Cujas, Ford City's leading scorer (15.1 ppg) and rebounder (9.0 rpg), has learned to embrace the subtle pushing and bumping that goes on below the backboard. She once viewed herself as too lanky and frail to thrive that close to the hoop. But as she matured and built muscle early in her high school career, Cujas, capable of handling guard responsibilities, began to consider the paint her favorite place on the court.

“At first, it wasn't like this for me,” she said. “I used to be a very weak player. I always remember that when I look at what I do now.

“I don't want to say I love the rough play, but I love how it's really competitive down in the post, and I know you have to fight for what you want to do.”

Ford City coach Al Davis remembers the fifth-grade version of Cujas: All arms and legs, a bit awkward athletically. But, with her father's encouragement, she devoted herself to the sport. Cujas studied instructional DVDs made by Ganon Baker, a former standout guard at Duquesne in 1991-92. While other young girls showed up at open gyms simply to shoot around, Cujas went through structured drills that Patrick Cujas supervised.

“Ally is somebody that has always had to work hard,” Davis said. “She's not like the natural athlete. So her dedication to the game and her working hard every year have made the difference. You actually have to tell her not to work so much, slow her down a little bit.”

By eighth grade, Cujas grew strong enough to physically contend with opposing big girls. But she still needed to mentally embrace the idea of playing tough in the post.

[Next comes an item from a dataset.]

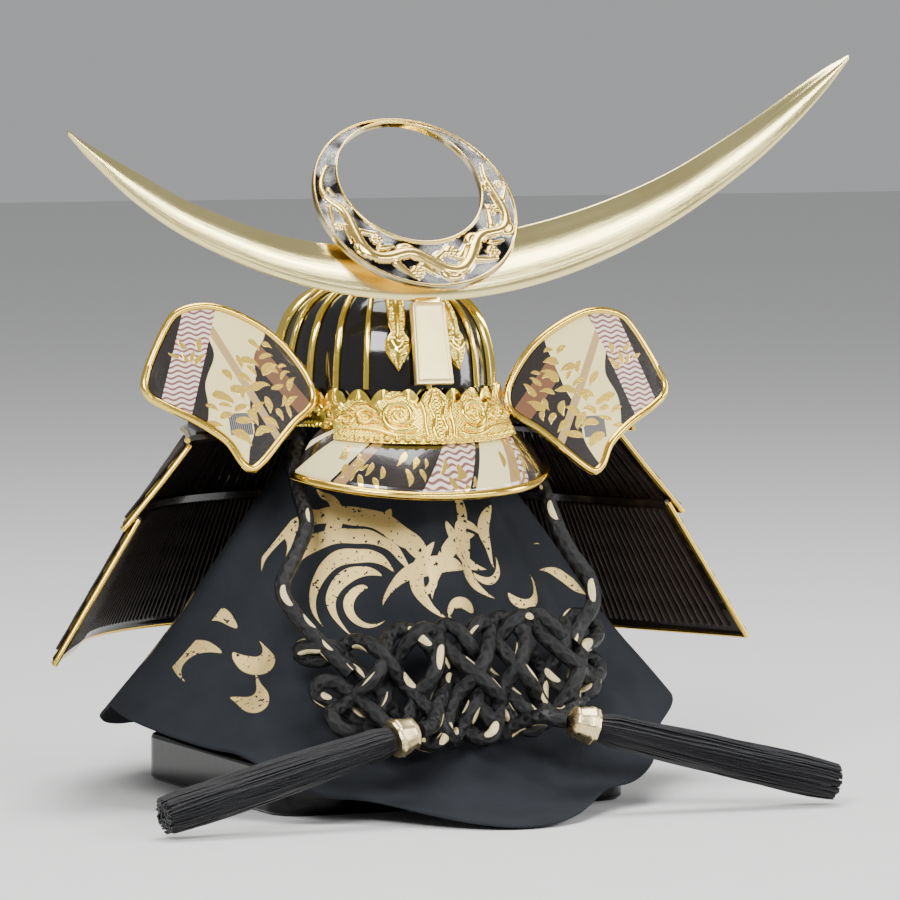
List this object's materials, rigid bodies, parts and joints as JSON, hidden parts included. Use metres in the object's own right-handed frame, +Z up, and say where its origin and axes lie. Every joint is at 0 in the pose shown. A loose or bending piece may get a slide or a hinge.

A relentless self-critic, Cujas forced herself to adjust rather than settle in as a tall guard, where she showed promise because of her dribbling and shooting skills. Involvement with AAU programs allowed her to encounter other tall, talented players, who provided competition and encouragement.

“I started to work past that initial fear and that resentment toward getting contact and getting physical and turned it into something where it's like, ‘Hey, this is kind of fun,' ” she said.

“You have to be hard on yourself. It's probably bad how hard I am on myself, but if you want to be good at something and want to improve, you've got to be at least a little hard on yourself.”

As a freshman, Cujas averaged 1.7 points and 1.7 rebounds per game. Last season, those totals increased to 11.1 and 6.3.

Her transformation into a game-changing forward is far from complete. Davis desires more toughness, both physically and mentally. Cujas still considers herself undersized for the position, particularly compared to college-level players.

To play at the next level is a priority for Cujas, who wants to balance athletics with an academic prowess that has her ranked first in Ford City's junior class. Division II and III programs already have expressed interest.

Though comfortable and confident in the post, Cujas is serious about ensuring her inside game continues to evolve.

“Ever since I was little, it's been an uphill battle with basketball,” she said. “It's that challenge about it that I love, just the fact that I have to keep working at it to be good at what I do.”